Oglesby’s journey from New Left activist to full-time assassination buff was emblematic of a trend. While some radicals abandoned politics in the ‘70s to take up personal searches for meaning, others sought answers in sorting out the disaster-ridden history of recent times, trying to explain what went wrong. Baroque conspiracy theories, illustrating how a power elite blocked avenues for radical change, promised to restore logic to the broken narrative of the 1960s.
As Ramparts had proclaimed on the 10th anniversary of the assassination, research into its history represented “a social and political affair, aligned in spirit with the antiwar movement.” The rise of conspiracy theories can be understood in this way, as an effort to make sense of the lost promise of the previous decade. Rejecting the Warren Commission’s explanations meant sharing the left’s distrust of official, spoon-fed answers; despairing over the protracted war often entailed seeking solace in the wish that Kennedy might not have escalated the conflict as Johnson did.

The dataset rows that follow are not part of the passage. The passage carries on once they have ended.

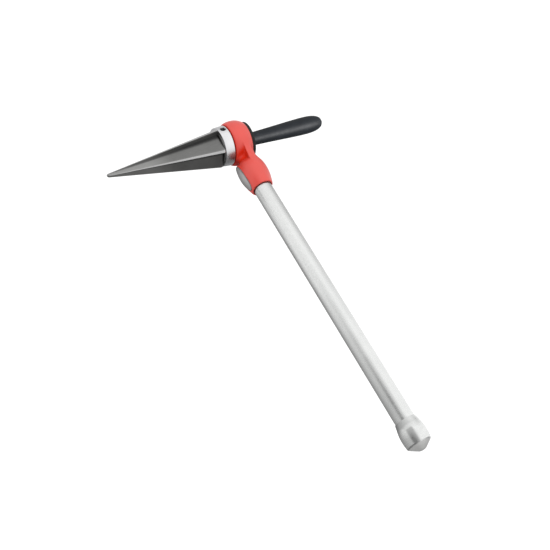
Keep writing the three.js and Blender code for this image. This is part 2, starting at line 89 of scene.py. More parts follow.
def sleeve_section(start, end, inner, outer, bore_round):
    """A plain sleeve's closed section, from start to end along its axis."""
    return closed([(start, inner), (end, inner, bore_round), (end, outer, 0.3),
                   (start, outer, 0.3)])


def curve_through(points, per=6):
    """A smooth section through the points: Catmull-Rom with end tangents held."""
    p = np.array(points, float)
    p = np.vstack([2 * p[0] - p[1], p, 2 * p[-1] - p[-2]])
    out = []
    for i in range(1, len(p) - 2):
        for k in range(per):
            t = k / per
            out.append(tuple(0.5 * ((2 * p[i]) + (-p[i - 1] + p[i + 1]) * t
                       + (2 * p[i - 1] - 5 * p[i] + 4 * p[i + 1] - p[i + 2]) * t * t
                       + (-p[i - 1] + 3 * p[i] - 3 * p[i + 1] + p[i + 2]) * t ** 3)))
    out.append(tuple(p[-2]))
    return out


# ------------------------------------------------------------------ meshes
def row_mesh(name, verts, faces):
    """A welded mesh in the row frame, its faces turned outwards."""
    verts = np.array(verts, float)
    verts[:, 1] += HEAD_Y
    mesh = bpy.data.meshes.new(name)
    mesh.from_pydata([tuple(v) for v in verts * MM], [], faces)
    mesh.validate()
    mesh.update()
    bm = bmesh.new()
    bm.from_mesh(mesh)
    bmesh.ops.remove_doubles(bm, verts=bm.verts, dist=1e-7)
    bmesh.ops.recalc_face_normals(bm, faces=bm.faces)
    bm.to_mesh(mesh)
    bm.free()
    return mesh


def shade_smooth(mesh, sharp):
    """Smooth shading, broken at edges sharper than an angle in degrees."""
    mesh.polygons.foreach_set("use_smooth", np.ones(len(mesh.polygons), bool))
    mesh.set_sharp_from_angle(angle=math.radians(sharp))
    mesh.update()


def mesh_object(name, verts, faces, mats, body, stands_for, sharp=30.0, face_mat=None):
    mesh = row_mesh(name, verts, faces)
    for mat in mats:
        mesh.materials.append(mat)
    # only when tidying the mesh has dropped no face does the list still match
    if face_mat is not None and len(face_mat) == len(mesh.polygons):
        mesh.polygons.foreach_set("material_index", np.asarray(face_mat, np.int32))
    ob = bpy.data.objects.new(name, mesh)
    SCENE.collection.objects.link(ob)
    shade_smooth(mesh, sharp)
    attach(ob, body)
    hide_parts(stands_for)
    return ob


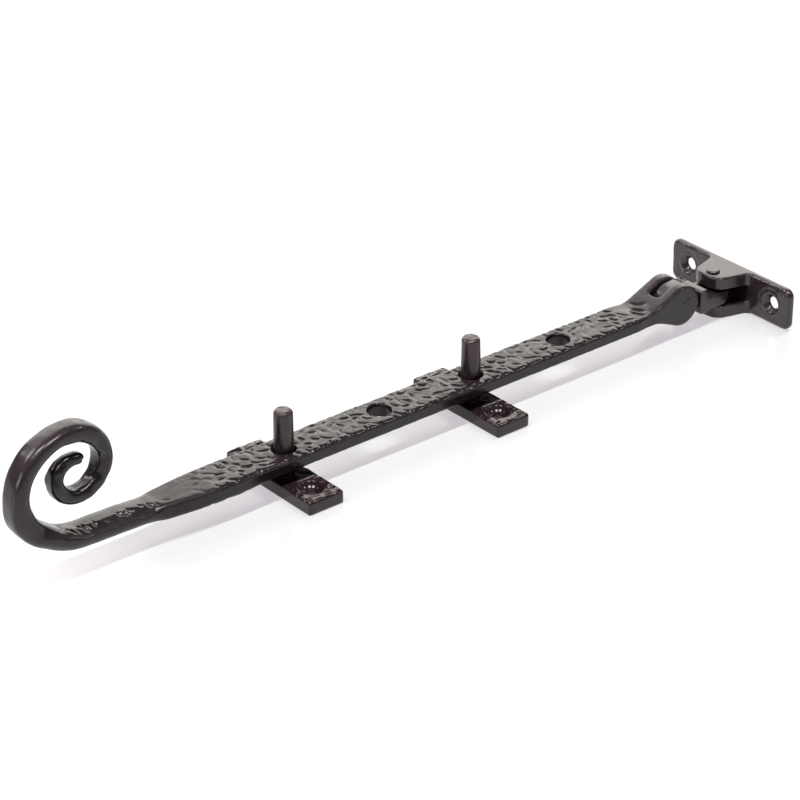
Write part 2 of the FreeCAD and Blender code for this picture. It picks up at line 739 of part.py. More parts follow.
# Peg plate: it lies across the bar, with a screw hole near each end and the peg's spigot
# hole in the middle
def make_peg_plate(label, place):
    body = new_body(label)
    outline = new_sketch(body, "XY_Plane", f"{label}_outline")
    half_x, half_y = "(Dims.plate_width / 2)", "(Dims.plate_length / 2)"
    draw_rectangle(outline, f"-{half_x}", half_x, f"-{half_y}", half_y)
    slab = pad(body, outline, f"{label}_slab", "Dims.plate_thick")
    top = size("Dims.plate_thick")
    bevelled = dress(
        body, "Chamfer", f"{label}_bevel", slab, lambda edge: lies_at(edge, "z", top), "Dims.plate_bevel"
    )
    if bevelled.Shape.Volume >= slab.Shape.Volume:
        raise ValueError(f"{label} keeps its sharp edges")

    spigot = new_sketch(body, "XY_Plane", f"{label}_spigot_circle")
    draw_circle(spigot, "0", "0", "Dims.peg_spigot_dia")
    cut_through(body, spigot, f"{label}_spigot_hole")

    screws = new_sketch(body, "XY_Plane", f"{label}_screw_circles", "Dims.plate_thick")
    for side in ("-", ""):
        draw_circle(screws, "0", f"{side}({half_y} - Dims.plate_screw_inset)", "Dims.screw_dia")
    screw_holes(body, screws, f"{label}_screw_holes", "Dims.plate_sink_dia", reverse=False)
    body.setExpression("Placement.Base.x", place)
    return body


# Tapered peg with a bevelled top, on a spigot that fills the plate's hole
def make_peg(label, place):
    spigot, floor = "(Dims.peg_spigot_dia / 2)", "Dims.plate_thick"
    base, top = "(Dims.peg_base_dia / 2)", "(Dims.peg_top_dia / 2)"
    bevel = "Dims.peg_top_bevel"
    body = turned_piece(
        label,
        [
            ("0", "0"), (spigot, "0"), (spigot, floor), (base, floor),
            (top, f"(Dims.peg_height - {bevel})"), (f"({top} - {bevel})", "Dims.peg_height"),
            ("0", "Dims.peg_height"),
        ],
    )
    body.setExpression("Placement.Base.x", place)
    return body


def make_all():
    bodies = [make_stay_arm(), make_knuckle(), make_bracket(), make_fork_pin(), make_bracket_pin()]
    for end, index in PEGGED_HOLES.items():
        bodies.append(make_peg_plate(f"peg_plate_{end}", hole_x(index)))
        bodies.append(make_peg(f"peg_{end}", hole_x(index)))
    return bodies


def check(bodies):
    for item in doc.Objects:
        if "Invalid" in item.State or "Error" in item.State:
            raise ValueError(f"{item.Label} failed: {item.State}")
    for body in bodies:
        if body.Shape.isNull() or not body.Shape.isValid() or len(body.Shape.Solids) != 1:
            raise ValueError(f"{body.Label} is not one sound solid")


def write(bodies):
    os.makedirs("parts", exist_ok=True)
    for body in bodies:
        body.Shape.exportStep(f"parts/{body.Label}.step")
        box = body.Shape.BoundBox
        print(
            f"{body.Label}: {body.Shape.Volume:.0f} mm3, x {box.XMin:.1f} to {box.XMax:.1f},"
            f" y {box.YMin:.1f} to {box.YMax:.1f}, z {box.ZMin:.1f} to {box.ZMax:.1f}"
        )


all_bodies = make_all()
doc.recompute()
check(all_bodies)
write(all_bodies)
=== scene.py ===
import math
import random
from functools import cached_property

import bmesh
import bpy
import numpy as np
from mathutils import Matrix, Vector, noise


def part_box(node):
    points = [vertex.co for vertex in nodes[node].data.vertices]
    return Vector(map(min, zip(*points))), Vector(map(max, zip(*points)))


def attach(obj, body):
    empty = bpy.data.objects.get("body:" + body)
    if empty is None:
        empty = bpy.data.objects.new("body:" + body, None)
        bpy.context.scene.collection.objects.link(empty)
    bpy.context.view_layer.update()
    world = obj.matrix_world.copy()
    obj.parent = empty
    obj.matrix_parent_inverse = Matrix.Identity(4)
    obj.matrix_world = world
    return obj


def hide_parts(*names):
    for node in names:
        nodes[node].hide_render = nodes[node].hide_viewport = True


# A black forged casement stay. Everything is in metres; mm turns millimetres into them.
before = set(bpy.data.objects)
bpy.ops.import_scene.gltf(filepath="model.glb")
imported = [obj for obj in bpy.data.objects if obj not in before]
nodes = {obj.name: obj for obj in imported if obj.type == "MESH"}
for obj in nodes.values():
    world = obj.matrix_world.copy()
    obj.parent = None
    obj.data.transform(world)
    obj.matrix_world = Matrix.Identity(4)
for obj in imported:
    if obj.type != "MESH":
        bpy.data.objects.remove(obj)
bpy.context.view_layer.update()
mm = 0.001
print("frame: loaded", len(nodes), "nodes")


# Shader maths, written as plain expressions

class Flow:
    def __init__(self, surface, socket):
        self.surface = surface
        self.socket = socket

    def apply(self, operation, *values):
        return self.surface.node("ShaderNodeMath", {"operation": operation}, dict(enumerate(values)))

    def __add__(self, other):
        return self.apply("ADD", self, other)

    def __radd__(self, other):
        return self.apply("ADD", other, self)

    def __sub__(self, other):
        return self.apply("SUBTRACT", self, other)

    def __rsub__(self, other):
        return self.apply("SUBTRACT", other, self)

    def __mul__(self, other):
        return self.apply("MULTIPLY", self, other)

    def __rmul__(self, other):
        return self.apply("MULTIPLY", other, self)

    def __abs__(self):
        return self.apply("ABSOLUTE", self)

    def clamped(self):
        return self.apply("MINIMUM", self.apply("MAXIMUM", self, 0.0), 1.0)


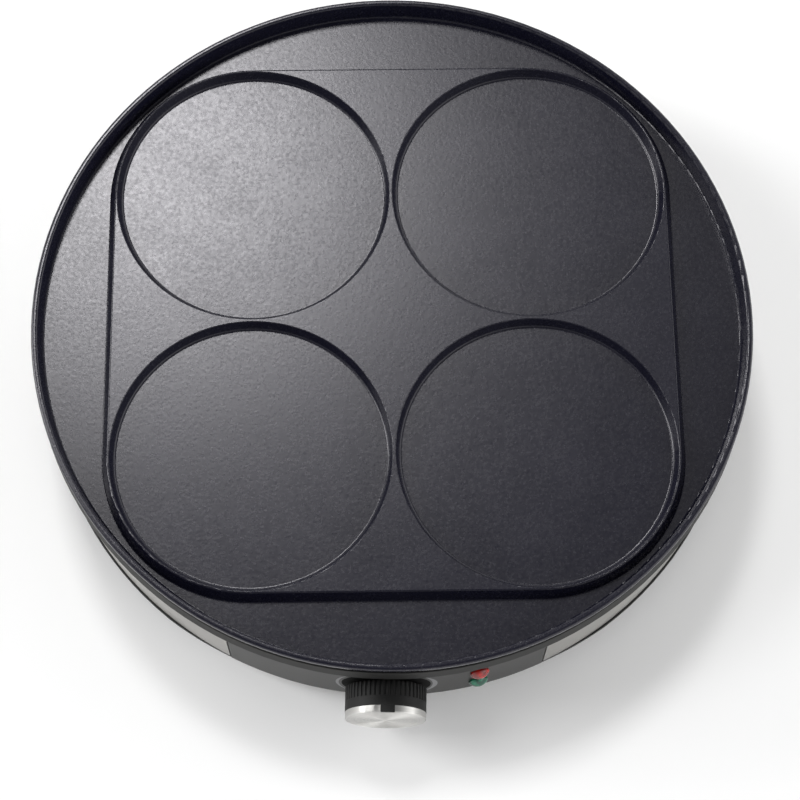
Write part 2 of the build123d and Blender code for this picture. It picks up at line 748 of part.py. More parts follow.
def base_pan():
    """Moulded base: floor, wall, legs, towers, screw bosses and vents."""
    rib_outer = band_inner_radius - fit_gap
    base = turned([
        (0, wall_bottom_z, 0),
        (base_flange_radius, wall_bottom_z, 1.0),
        (base_flange_radius, base_floor_z - 0.1, 0.4),
        (rib_outer, base_floor_z - 0.1, 0),
        (rib_outer, base_floor_z + band_rib_height, 0),
        (rib_outer - band_rib_thickness, base_floor_z + band_rib_height, 0),
        (rib_outer - band_rib_thickness, base_floor_z, 0),
        (base_wall_radius, base_floor_z, 0),
        (base_wall_radius, base_wall_top_z, 0.5),
        (base_wall_inner_radius, base_wall_top_z, 0.5),
        (base_wall_inner_radius, base_floor_z, 0),
        (0, base_floor_z, 0),
    ])
    base -= front_sector(panel_half_angle + seam_angle * 0.6, panel_inner_radius - 0.2,
                         base_flange_radius + 1, wall_bottom_z - 1, base_floor_z + band_rib_height + 1)
    base -= front_sector(front_gap_half_angle, base_wall_inner_radius - 1, base_wall_radius + 1,
                         base_floor_z + front_gap_sill, base_wall_top_z + 1)
    base &= rod(upright(Vector(0, runout_shift, wall_bottom_z - 1)), runout_radius, base_wall_top_z)
    for bearing in leg_bearings:
        centre = spot(bearing, leg_circle_radius, (leg_bottom_z + base_floor_z) / 2)
        base += Pos(centre) * Cone(leg_bottom_radius, leg_top_radius, base_floor_z - leg_bottom_z)
        seat = upright(spot(bearing, leg_circle_radius, leg_bottom_z))
        base -= rod(seat, foot_radius + foot_clearance, foot_seat_depth)
    for bearing in fixing_bearings:
        level = upright(spot(bearing, fixing_circle_radius, base_floor_z - 1))
        base += rod(level, tower_radius, tower_top_z - base_floor_z + 1)
        below = upright(spot(bearing, fixing_circle_radius, wall_bottom_z - 1))
        base -= rod(below, plate_screw_radius + screw_clearance, tower_top_z - wall_bottom_z + 2)
        base -= rod(below, plate_screw_head_radius + 0.5, tower_seat_z - wall_bottom_z + 1)
    for side in (-1, 1):
        hole = outward(side * panel_pad_bearing, base_wall_inner_radius - 2, panel_pad_z)
        base -= rod(hole, panel_screw_radius + screw_clearance, base_wall_thickness + 4)
    head_seat = wall_bottom_z + base_screw_head_height + 0.3
    for bearing in pillar_bearings:
        below = upright(spot(bearing, pillar_circle_radius, wall_bottom_z - 1))
        level = upright(spot(bearing, pillar_circle_radius, base_floor_z - 1))
        base += rod(level, base_screw_head_radius + 1.6, 4)
        base -= rod(below, base_screw_radius + screw_clearance, 10)
        base -= rod(below, base_screw_head_radius + 0.4, head_seat - wall_bottom_z + 1)
    for x in (-bracket_screw_spacing / 2, bracket_screw_spacing / 2):
        y = body_front_y + bracket_screw_inset
        base += rod(upright(Vector(x, y, base_floor_z - 1)), bracket_boss_radius, bracket_foot_height + 1)
        base -= rod(upright(Vector(x, y, wall_bottom_z + 1)), small_screw_radius + fit_gap / 2, 8)
    for x in (-block_way_spacing / 2, block_way_spacing / 2):
        y = block_rear_y - block_length / 2
        base -= rod(upright(Vector(x, y, wall_bottom_z + 1)), small_screw_radius + fit_gap / 2, 8)
    slot = Pos(vent_circle_radius, 0) * SlotOverall(vent_length, vent_width)
    vents = Sketch() + [Rot(0, 0, i * 360 / vent_count) * slot for i in range(vent_count)]
    base -= extrude(Pos(0, 0, wall_bottom_z - 1) * vents, base_floor_thickness + 2)
    passage = rod(outward(180, base_wall_inner_radius - 2, gland_z), gland_body_radius + fit_gap, 10)
    return base - passage


def base_screws():
    """Six screws from the base into the pillars of the shoulder ring."""
    seat = wall_bottom_z + base_screw_head_height + 0.3
    screws = [screw(upright(spot(bearing, pillar_circle_radius, seat)), base_screw_radius,
                    base_screw_length, base_screw_head_radius, base_screw_head_height)
              for bearing in pillar_bearings]
    return Compound(children=screws)


def rubber_feet():
    """Four pads pressed into the legs."""
    pads = []
    for bearing in leg_bearings:
        pad = rod(upright(spot(bearing, leg_circle_radius, 0)), foot_radius, leg_bottom_z + foot_seat_depth)
        pads.append(fillet(pad.edges().group_by(Axis.Z)[0], foot_rounding))
    return Compound(children=pads)


def facing_front(y):
    """Plane across the knob axis, facing -Y, with its own Y axis pointing up."""
    return Plane(origin=(0, y, knob_axis_z), x_dir=(1, 0, 0), z_dir=(0, -1, 0))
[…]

Above all, in the 1970s increasing numbers of Americans were concluding that the government was hopelessly unresponsive to the popular will. After a decade of seemingly fruitless protest, once-impassioned activists withdrew into cynicism, accepting the bleak view that all politics was a rigged game. “Since the assassination of John F. Kennedy,” Norman Mailer later wrote, “we have been marooned in one of two equally intolerable spiritual states, apathy or paranoia.”
Today the political climate is cooler than in 1973. But if frustration over an open-ended war, misgivings about the honesty of government officials, and cynicism about the health of our democracy tend to foster a belief in conspiracies, then it shouldn’t surprise us that most Americans still doubt that Lee Harvey Oswald acted alone.